§ COLLECTED DATA
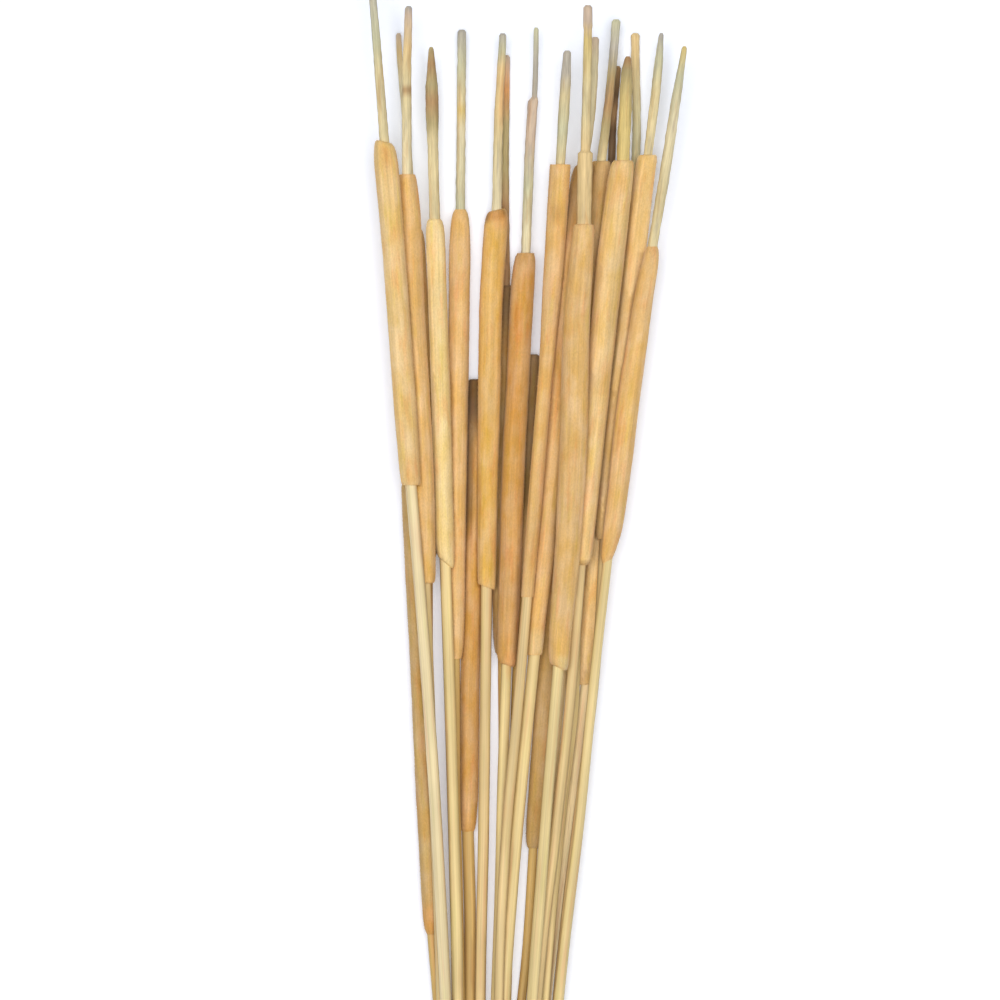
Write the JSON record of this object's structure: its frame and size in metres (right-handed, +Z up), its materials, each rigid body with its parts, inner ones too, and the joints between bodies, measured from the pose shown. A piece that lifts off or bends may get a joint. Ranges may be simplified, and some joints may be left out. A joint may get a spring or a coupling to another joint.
{
  "type": "bunch of dried cattail stems",
  "caption": "Loose bunch of dried cattails lying in a fan: straight bare stems, long velvety seed heads and a thin dry spike above each head.",
  "frame": {"origin": "middle of the underside of the bunch's box, on the surface that it lies on", "axes": "+Y from the cut ends to the tips, +X to the right seen from above with the tips up, +Z up from the surface"},
  "size_m": [0.1594, 0.812, 0.0447],
  "materials": {
    "stem": "dry straw-coloured stem, smooth with fine lengthwise lines and a faint gloss",
    "head": "velvety tan seed head of packed down, matt, mottled and faintly streaked",
    "pale_head": "velvety pale yellowish seed head of packed down, matt",
    "tip": "dry greyish straw spike with a rough surface and brown lengths"
  },
  "bodies": {
    "root": {"stem_01": "stem", "head_01": "head", "tip_01": "tip", "stem_02": "stem", "head_02": "head", "tip_02": "tip", "stem_03": "stem", "head_03": "head", "tip_03": "tip", "stem_04": "stem", "head_04": "head", "stem_05": "stem", "head_05": "pale_head", "tip_05": "tip", "stem_06": "stem", "head_06": "pale_head", "tip_06": "tip", "stem_07": "stem", "head_07": "head", "stem_08": "stem", "head_08": "head", "tip_08": "tip", "stem_09": "stem", "head_09": "head", "tip_09": "tip", "stem_10": "stem", "head_10": "head", "tip_10": "tip", "stem_11": "stem", "head_11": "head", "stem_12": "stem", "head_12": "head", "tip_12": "tip", "stem_13": "stem", "head_13": "head", "tip_13": "tip", "stem_14": "stem", "head_14": "head", "stem_15": "stem", "head_15": "head", "tip_15": "tip", "stem_16": "stem", "head_16": "head", "tip_16": "tip", "stem_17": "stem", "head_17": "head", "tip_17": "tip", "stem_18": "stem", "head_18": "head", "tip_18": "tip", "stem_19": "stem", "head_19": "head", "tip_19": "tip", "stem_20": "stem", "head_20": "pale_head", "tip_20": "tip", "stem_21": "stem", "head_21": "pale_head", "tip_21": "tip"}
  },
  "joints": []
}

§ BRIEF
Look above for lines with the word "that" and copy them all.

§ RESULT OF THE TASK
Write the JSON record of this object's structure: its frame and size in metres (right-handed, +Z up), its materials, each rigid body with its parts, inner ones too, and the joints between bodies, measured from the pose shown. A piece that lifts off or bends may get a joint. Ranges may be simplified, and some joints may be left out. A joint may get a spring or a coupling to another joint.
  "frame": {"origin": "middle of the underside of the bunch's box, on the surface that it lies on", "axes": "+Y from the cut ends to the tips, +X to the right seen from above with the tips up, +Z up from the surface"},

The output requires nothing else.